Jan. 21, 2009


by Debra Nystrom

     —for Brad

Fifteen below and wind at sixty,
no way to get the feeder to the cattle;
they'll have to tough it out or not
till the gusting dies down—
if they weren't the neighbor's herd left
in your care you'd forget them—
no, they'd be gone, sold for the pleading
or the settlement, like everything;
you think of cutting the motor off to sit
in the tractor cab awhile, radio songs slowly
fading out as they suck the battery dry,
white nonsense scattering at the windshield
like bits of wreckage hypnotizing
till some kind of sleep comes on—
no sleeping in the house, the bedroom closed,
the kids' rooms too, you only go
to the couch and listen to television voices
calling as if to a lifeboat they don't
know anything about; once in a while the
answering machine—not her, just
your mother or sister, worried, trying to
coax you to the phone, draw you out,
but you're too tired to tell them there's
nothing left here to worry about:
if the gusting doesn't die down soon
the cold will finish all of it.

"Snow" by Debra Nystrom, from Torn Sky. © Sarabande Books, 2003. Reprinted with permission. (buy now)

It's the birthday of poet Forrest Gander, (books by this author) born in Barstow, California (1956).

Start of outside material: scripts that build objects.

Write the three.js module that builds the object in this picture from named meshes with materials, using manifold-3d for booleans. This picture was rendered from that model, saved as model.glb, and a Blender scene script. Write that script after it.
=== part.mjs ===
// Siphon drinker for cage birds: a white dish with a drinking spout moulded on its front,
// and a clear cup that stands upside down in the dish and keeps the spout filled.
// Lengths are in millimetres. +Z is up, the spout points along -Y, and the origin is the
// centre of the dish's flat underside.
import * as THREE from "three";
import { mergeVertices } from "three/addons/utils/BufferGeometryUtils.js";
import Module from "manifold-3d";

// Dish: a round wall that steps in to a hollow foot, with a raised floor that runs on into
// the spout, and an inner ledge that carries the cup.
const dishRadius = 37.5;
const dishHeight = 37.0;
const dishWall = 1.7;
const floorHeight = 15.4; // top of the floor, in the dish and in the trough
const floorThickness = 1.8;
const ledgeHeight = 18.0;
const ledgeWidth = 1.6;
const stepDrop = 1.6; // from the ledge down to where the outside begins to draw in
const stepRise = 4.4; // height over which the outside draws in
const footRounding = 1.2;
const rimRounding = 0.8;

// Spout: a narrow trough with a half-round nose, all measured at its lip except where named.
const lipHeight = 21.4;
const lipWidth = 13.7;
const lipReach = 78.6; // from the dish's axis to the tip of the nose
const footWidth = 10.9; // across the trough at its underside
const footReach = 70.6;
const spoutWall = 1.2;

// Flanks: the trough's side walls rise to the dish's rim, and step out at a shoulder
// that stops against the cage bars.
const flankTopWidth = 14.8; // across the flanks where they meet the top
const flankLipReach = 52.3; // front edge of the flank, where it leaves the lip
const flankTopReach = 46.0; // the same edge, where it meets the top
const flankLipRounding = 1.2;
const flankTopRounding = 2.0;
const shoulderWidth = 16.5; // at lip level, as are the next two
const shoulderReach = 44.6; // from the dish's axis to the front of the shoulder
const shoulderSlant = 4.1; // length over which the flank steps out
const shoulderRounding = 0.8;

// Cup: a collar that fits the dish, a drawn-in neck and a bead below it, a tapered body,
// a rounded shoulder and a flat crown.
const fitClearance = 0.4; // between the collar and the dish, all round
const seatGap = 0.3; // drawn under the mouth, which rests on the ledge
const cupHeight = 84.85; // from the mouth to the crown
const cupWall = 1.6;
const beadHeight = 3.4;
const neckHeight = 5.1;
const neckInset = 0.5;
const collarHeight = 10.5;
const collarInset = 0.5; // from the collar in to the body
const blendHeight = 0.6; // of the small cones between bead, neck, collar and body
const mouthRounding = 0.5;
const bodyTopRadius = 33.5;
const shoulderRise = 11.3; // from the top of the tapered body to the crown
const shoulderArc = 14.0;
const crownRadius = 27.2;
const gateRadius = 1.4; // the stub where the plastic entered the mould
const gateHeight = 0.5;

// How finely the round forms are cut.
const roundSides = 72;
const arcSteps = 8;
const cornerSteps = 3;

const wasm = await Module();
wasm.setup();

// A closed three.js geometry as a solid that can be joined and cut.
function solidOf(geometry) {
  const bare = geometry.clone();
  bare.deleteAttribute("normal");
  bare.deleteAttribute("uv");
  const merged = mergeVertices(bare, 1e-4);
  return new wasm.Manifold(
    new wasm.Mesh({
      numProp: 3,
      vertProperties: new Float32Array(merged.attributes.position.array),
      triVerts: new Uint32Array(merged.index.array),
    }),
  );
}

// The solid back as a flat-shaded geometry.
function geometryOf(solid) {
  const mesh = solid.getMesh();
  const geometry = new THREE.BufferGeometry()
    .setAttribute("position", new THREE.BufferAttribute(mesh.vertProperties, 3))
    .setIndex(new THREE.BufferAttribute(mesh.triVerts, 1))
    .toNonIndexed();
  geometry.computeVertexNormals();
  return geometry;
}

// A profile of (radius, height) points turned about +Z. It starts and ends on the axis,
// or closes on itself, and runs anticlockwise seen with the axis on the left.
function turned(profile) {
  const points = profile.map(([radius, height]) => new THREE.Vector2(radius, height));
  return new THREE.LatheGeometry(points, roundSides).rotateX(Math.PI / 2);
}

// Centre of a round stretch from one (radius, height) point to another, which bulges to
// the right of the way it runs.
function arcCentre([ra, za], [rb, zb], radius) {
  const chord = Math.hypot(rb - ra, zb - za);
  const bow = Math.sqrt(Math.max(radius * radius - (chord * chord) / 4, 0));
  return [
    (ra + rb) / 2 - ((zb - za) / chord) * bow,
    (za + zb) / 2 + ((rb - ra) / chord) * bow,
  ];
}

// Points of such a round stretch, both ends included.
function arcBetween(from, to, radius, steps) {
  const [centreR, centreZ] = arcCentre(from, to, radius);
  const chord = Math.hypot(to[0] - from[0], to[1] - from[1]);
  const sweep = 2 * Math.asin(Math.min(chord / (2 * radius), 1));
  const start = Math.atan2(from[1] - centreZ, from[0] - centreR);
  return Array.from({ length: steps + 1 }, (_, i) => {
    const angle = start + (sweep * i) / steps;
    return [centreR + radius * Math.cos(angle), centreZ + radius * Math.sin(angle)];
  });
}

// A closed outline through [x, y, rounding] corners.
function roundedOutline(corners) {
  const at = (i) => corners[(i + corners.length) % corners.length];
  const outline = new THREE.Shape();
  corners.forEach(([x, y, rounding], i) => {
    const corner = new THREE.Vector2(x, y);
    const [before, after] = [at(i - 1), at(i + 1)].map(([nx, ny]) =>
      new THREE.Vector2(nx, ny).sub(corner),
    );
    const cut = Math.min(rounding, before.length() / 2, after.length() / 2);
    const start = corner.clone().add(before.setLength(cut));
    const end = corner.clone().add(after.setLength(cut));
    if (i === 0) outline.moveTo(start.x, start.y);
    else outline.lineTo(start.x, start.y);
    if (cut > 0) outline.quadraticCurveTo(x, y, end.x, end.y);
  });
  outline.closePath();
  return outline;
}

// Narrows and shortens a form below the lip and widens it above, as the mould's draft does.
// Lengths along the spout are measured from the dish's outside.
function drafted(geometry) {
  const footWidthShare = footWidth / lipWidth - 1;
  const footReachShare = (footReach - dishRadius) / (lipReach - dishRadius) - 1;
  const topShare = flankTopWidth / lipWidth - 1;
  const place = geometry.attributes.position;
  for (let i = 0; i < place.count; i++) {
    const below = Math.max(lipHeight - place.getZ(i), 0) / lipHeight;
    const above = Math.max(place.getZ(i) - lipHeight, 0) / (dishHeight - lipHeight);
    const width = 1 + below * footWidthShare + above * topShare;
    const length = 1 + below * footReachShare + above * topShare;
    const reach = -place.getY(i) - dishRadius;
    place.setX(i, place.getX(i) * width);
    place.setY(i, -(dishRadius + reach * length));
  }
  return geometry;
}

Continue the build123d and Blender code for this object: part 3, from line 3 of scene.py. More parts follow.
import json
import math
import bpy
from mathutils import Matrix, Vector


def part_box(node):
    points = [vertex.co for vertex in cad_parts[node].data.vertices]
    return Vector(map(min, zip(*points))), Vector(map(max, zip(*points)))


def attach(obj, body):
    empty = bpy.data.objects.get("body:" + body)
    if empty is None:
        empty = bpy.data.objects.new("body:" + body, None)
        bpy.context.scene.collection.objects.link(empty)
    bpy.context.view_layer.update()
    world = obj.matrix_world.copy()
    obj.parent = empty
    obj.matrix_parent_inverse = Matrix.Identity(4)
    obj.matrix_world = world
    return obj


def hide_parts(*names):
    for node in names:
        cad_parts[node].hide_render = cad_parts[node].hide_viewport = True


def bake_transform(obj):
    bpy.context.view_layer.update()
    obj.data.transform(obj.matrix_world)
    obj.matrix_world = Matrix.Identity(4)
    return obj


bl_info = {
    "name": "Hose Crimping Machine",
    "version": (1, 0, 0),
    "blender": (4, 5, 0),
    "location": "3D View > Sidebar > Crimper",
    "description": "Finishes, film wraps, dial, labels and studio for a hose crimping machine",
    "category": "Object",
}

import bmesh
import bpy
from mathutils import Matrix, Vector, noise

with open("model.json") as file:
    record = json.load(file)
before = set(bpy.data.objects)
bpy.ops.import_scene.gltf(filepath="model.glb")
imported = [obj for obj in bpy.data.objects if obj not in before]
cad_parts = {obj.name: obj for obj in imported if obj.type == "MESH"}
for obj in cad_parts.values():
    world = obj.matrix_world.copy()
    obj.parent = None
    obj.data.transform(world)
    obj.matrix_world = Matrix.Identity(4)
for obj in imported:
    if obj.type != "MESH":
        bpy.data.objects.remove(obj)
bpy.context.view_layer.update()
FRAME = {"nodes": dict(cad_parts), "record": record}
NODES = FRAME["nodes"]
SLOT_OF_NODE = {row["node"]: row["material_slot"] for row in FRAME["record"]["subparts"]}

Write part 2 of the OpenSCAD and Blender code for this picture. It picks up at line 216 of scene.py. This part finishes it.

He mostly grew up in Virginia, where his mom was an elementary school teacher. But he spent summers with his father, who ran a bar in Greenwich Village in the 1960s. It started out as a college bar and then became a gay bar.

He grew up along the Potomac River, fishing with his Swedish grandfather, who recited Edgar Allan Poe poems and prayers in Swedish while they fished for bluegills.

He majored in geology and English, and not long after he graduated from college he was diagnosed with cancer, third stage melanoma. After cancer treatment, he said, "A fevered seriousness visited upon me. I looked like a veteran of some awful conflict and I was ready to change my life."

He moved to San Francisco, where he met his partner in the poetry room of the San Francisco State Library. The two of them moved to Mexico, and Gander became fascinated with Mexican poetry and began to translate it. He's since published translations of Pablo Neruda and many other poets, as well as several collections of his own poetry, including Eggplants and Lotus Root (1991). Last year he published his first novel, As A Friend (2008).

He wrote, "I have lost the consolation of faith / though not the ambition to worship."

It's the birthday of the critic Louis Menand, (books by this author) born in Syracuse, New York (1952). He teaches at Harvard University, and he's a staff writer for The New Yorker magazine. One of his most famous books is The Metaphysical Club: A Story of Ideas in America (2001), which describes the historical philosophy behind modern liberalism.

It was on this day in 1952 that William Shawn succeeded Harold Ross as the editor of The New Yorker magazine. Shawn published the work of J.D. Salinger, Truman Capote, Pauline Kael, and many others. He was known for his attention to detail — he once argued with a writer over a single hyphen until 2:30 a.m.